The Federal Reserve, in its insane way, has forced people to go out on the risk curve. This is from people who couldn't identify the world's greatest bubble in real assets back in 2005 and 2006. Why on earth would anybody follow the directions of such an incompetent, misguided institution? You don't have much confidence in the Fed!

No, not in our fearless leaders in the Fed. By the way, little Timmy Geithner, back when he was president of the New York Fed, made comments that they were unaware of what was going on at the major New York banks and brokerage firms and how things were spinning out of control. But it was right there for everyone to see! At the time, I even identified the page they should be looking at in the 2007 Citibank 10-K [SEC filing].

What are your thoughts about the upcoming November elections and the presidential election of 2016?

They're the most important elections in 80 years. I would like to see a revolt of nine to 10 senators shifting from Democrat to Republican/Independent. I guarantee that would send shock waves through many of the elites in Washington and set up for a major presidential outcome in 2016. Then the elected representatives may finally get around to dealing with what they should be dealing with — addressing out-of-control government spending and the complexity of our tax codes, which are starting to work in ways that aren't positive.

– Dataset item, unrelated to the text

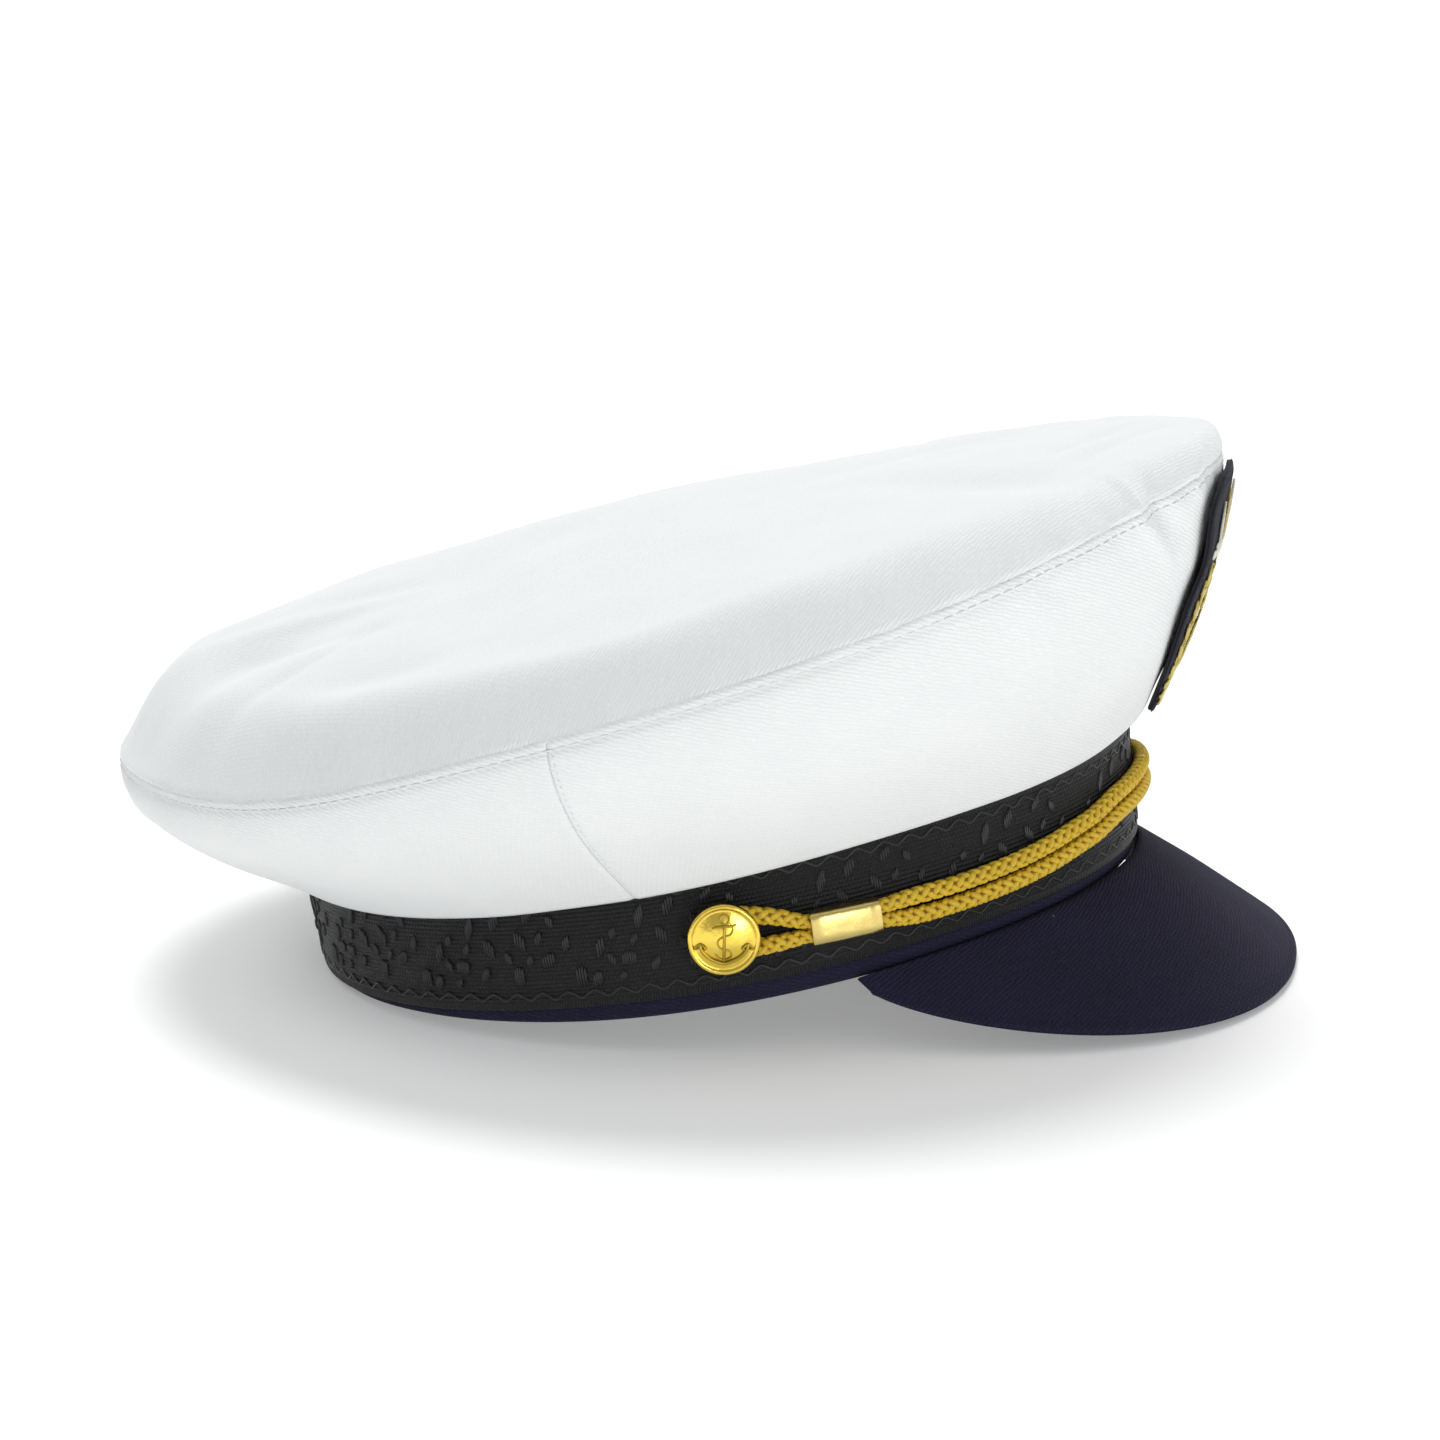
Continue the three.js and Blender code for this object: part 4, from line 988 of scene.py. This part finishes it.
def makePanel(name, start, end):
    gapTurn = math.degrees(seams["gap"] / crown["width"])
    parts = np.linspace(-1, 1, 130)
    eased = 0.5 + np.sign(parts) * (1 - (1 - np.abs(parts)) ** 1.25) / 2
    angles = blend(start + gapTurn, end - gapTurn, eased)
    grid, normal = panelGrid(angles, (start, end))
    inner = grid - crown["wall"] * normal
    sections = np.concatenate([grid, inner[:, ::-1]], 1)
    heights = lengthsAlong(sections, 1)
    lengths = lengthsAlong(seamPoint(angles) * [0.92, 0.92, 0.3])
    marks = np.stack(np.broadcast_arrays(lengths[:, None] + start * 2.2, heights), -1)
    return buildSolid(name, toWorld(sections), closeUp(marks, 1), whiteTwill, wraps=False)


def makeTopStitches():
    # a line on the panels a little way under the top seam
    angles = np.arange(0, 360, seams["stitchTurn"])
    grid, normal = panelGrid(angles, ())
    lengths = lengthsAlong(grid, 1)
    fromHem = lengths[:, -1] - seams["stitchInset"]
    row = np.argmin(np.abs(lengths[:, -1:] - lengths - seams["stitchInset"]), 1)
    pick = np.arange(len(angles))
    part = (fromHem - lengths[pick, row - 1]) / (lengths[pick, row] - lengths[pick, row - 1])
    line = blend(grid[pick, row - 1], grid[pick, row], part[:, None])
    line = evenlySpaced(line + normal[pick, row] * seams["stitchLift"], seams["lineStep"], closed=True)
    return sewRow("topStitches", line, True, seams["pitch"], seams["length"], seams["thickness"])


def makeSideStitches(name, angle):
    away = math.copysign(seams["sideInset"], -angle)
    grid, normal = panelGrid(np.array([angle - 1, angle, angle + 1]) + away, ())
    line = (grid + normal * seams["sideLift"])[1, seams["sideFirst"]:seams["sideLast"]]
    line = evenlySpaced(line, seams["lineStep"])
    return sewRow(
        name, line, False, seams["sidePitch"], seams["sideLength"], seams["sideThickness"])


keepPiece(makeCrownTop(), "white_twill", "crown_top")
sideSeam = crown["sideSeam"]
keepPiece(makePanel("crownFrontRight", -sideSeam, 0), "white_twill", "crown_front_right")
keepPiece(makePanel("crownFrontLeft", 0, sideSeam), "white_twill", "crown_front_left")
keepPiece(makePanel("crownBackLeft", sideSeam, 180), "white_twill", "crown_back_left")
keepPiece(makePanel("crownBackRight", 180, 360 - sideSeam), "white_twill", "crown_back_right")
keepPiece(makeTopStitches(), "white_twill")
keepPiece(makeSideStitches("sideStitchesRight", -sideSeam), "white_twill")
keepPiece(makeSideStitches("sideStitchesLeft", sideSeam), "white_twill")
print("crown made")


# Visor

def visorEdge(sweep):
    corner = bandPoint(visor["corner"], band["gap"], 0)
    tipward, sideward = np.sin(sweep), np.cos(sweep)
    forward = blend(-corner[1], visor["reach"], tipward ** visor["foreCurve"])
    left = -np.sign(sideward) * corner[0] * np.abs(sideward) ** visor["sideCurve"]
    height = blend(rimLine(visor["corner"]), -visor["drop"], tipward ** visor["fallCurve"])
    return np.stack([left, -forward, height], -1)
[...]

But if the shift is just in the four-to-six range, then it's business as usual, and nothing will happen.

What's your expectation if it's the latter case?

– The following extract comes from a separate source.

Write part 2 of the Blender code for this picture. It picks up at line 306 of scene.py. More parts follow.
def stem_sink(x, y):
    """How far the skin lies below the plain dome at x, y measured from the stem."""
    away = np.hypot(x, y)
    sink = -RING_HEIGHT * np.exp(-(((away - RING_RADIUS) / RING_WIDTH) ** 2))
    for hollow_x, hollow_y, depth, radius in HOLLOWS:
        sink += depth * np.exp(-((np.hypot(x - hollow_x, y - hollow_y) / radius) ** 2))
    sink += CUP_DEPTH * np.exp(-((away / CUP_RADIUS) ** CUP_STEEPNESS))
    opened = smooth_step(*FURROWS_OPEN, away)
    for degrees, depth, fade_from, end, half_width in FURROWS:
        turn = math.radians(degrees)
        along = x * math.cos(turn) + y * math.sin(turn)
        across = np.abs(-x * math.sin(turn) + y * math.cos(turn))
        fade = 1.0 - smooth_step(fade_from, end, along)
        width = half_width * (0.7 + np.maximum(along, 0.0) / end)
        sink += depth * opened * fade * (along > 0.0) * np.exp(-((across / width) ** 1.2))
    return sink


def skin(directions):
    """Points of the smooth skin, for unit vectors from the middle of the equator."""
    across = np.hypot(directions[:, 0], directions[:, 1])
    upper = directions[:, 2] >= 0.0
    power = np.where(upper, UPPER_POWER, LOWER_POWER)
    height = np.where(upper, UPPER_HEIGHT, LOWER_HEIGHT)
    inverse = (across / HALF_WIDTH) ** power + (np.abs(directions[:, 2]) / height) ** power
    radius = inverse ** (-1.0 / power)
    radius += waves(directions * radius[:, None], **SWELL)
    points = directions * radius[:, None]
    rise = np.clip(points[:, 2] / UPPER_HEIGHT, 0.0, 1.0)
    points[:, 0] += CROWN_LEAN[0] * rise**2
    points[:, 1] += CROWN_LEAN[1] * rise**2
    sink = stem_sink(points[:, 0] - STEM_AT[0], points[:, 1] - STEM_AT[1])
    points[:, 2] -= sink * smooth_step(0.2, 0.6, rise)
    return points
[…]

The outcomes in our financial markets will get even more intense because nothing of a fiscal policy nature will be addressed until 2021 — and I believe then it will be too late.

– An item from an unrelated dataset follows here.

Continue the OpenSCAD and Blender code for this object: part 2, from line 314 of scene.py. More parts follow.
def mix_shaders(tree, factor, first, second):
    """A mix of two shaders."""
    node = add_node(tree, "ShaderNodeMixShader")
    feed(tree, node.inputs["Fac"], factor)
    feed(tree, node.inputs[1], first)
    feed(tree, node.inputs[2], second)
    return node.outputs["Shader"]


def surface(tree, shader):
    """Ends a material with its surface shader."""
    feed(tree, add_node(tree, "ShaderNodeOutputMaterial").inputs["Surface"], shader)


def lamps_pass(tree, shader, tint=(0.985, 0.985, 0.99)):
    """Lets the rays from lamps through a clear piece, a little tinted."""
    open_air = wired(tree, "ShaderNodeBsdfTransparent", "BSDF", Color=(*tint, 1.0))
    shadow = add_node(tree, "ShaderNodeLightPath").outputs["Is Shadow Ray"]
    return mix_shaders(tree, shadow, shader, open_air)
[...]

What do you foresee for international economies next year?

It's a volatile period both here and abroad. Like the U.S., neither Europe nor Japan is willing to attack the structural impediments in their economic systems. China has its issues: one of the indicators I look at is Shanghai rebar pricing, and it's been going through the floorboards for the last six months. Rebars [reinforcing steel bars] have a direct play into construction activity in China. The Shanghai rebar prices really got hit and just this past week set new lows, lower than in 2009.

In the U.S., do you foresee rising inflation next year?

I feel as if we're at a train station, but I can't see the signs for which train is the local and which is the express. I jump on one train. Am I on the express to inflation, or the local that stops at disinflation before it finally gets to Inflationville? I believe we're on the local. We'll be going through disinflation in some countries.

But hasn't the Fed tried to generate inflation here?

The inflation that the Fed has been attempting to stimulate has occurred in Mr. Dow and Mr. S&P. It's been trying to get into a more normal economic cycle through the benefits of the wealth effect. That's not reality. Reality is when corporations spend money on plants, equipment and training. We're at 50-year lows in five-year moving averages on productivity. We're at 50-year lows in net real capital investment in the corporate sector. This is not indicative of a system that's on the verge of improving its productivity dramatically.

What are your thoughts about Dodd-Frank?

It's insanity. The Act is 14,000 pages long; I believe the [Securities] Act of 1933 establishing the SEC was something like 30 pages. The third-year anniversary of Dodd-Frank was on July 21, 2013; and at that point, only 52% of the Act had been written. Do you honestly believe that creating something as massively complex and involved as Dodd-Frank is going to increase the security and stability of our financial markets? If you do, then I have a bridge I don't own residing in Brooklyn that I'd love to sell you! What will be the fallout from Dodd-Frank?

When we get into tough times, Dodd-Frank will actually lead to greater instability and higher volatility in the marketplace, with fewer bids and greater illiquidity. There won't be bids because as you've raised the capital standards on banks and others, you've seen them [cut] back their bond and other types of trading operations and move into entities that aren't in the financial institutions, like hedge funds.

What's your view of the Affordable Care Act?

This was an incredibly ill-thought-out bill and will not stand the test of time. It's having negative effects on employment. And there were boldfaced lies that were conveyed about it, which I can prove — excuse me, Mr. President. Either he was lying, or he was totally ill-informed. I have the IRS Bulletin of July 19, 2010, that specified what was going to happen with health care — that you wouldn't be able to keep your doctor, that most people couldn't keep their insurance. It was right there in black and white. Will Affordable Care hold down health care expenditures? I don't believe so.

How is FPA prepared should there be a bear market next year?

Whether the market goes up or down, we're extremely well positioned from the standpoint of diversification and liquidity. That doesn't mean we're not going to get hit hard. If my negative scenarios were to play out, it wouldn't surprise me to see us experience sizeable redemptions.

You've been through that before.

Yes. When I alerted the world to what was coming — both the 2000 debacle and the 2007-2009 debacle — I was considered a paranoid quack. In each case, my assets were redeemed to the tune of 50%. So, for doing the right thing the reward was to have my business cut in half. I'm not talking about just performance — I'm talking actual dollars going out. [Today], if we were to experience a large-scale exit of assets in a short period of time, will we be able to operate effectively without massive layoffs, as we have through the major debacles of the last 30 years? Whether we'll be [that] successful in the next one is debatable, but it's something that's in our thinking much of the time.

Do you have anything at all optimistic to say?

When I look at the transformation of our country between 1776 and 1792 — when the first U.S. coin was stamped — and what was accomplished in those 16 short years, it gives me hope that with guidance, sound judgment and courage, we can transition this country that, at present, is in danger.

Final question: Do you still race sports cars as a hobby?

Yes. In about a week and a half, I'll be running around the track chasing myself in circles — kind of like what people do in the financial markets!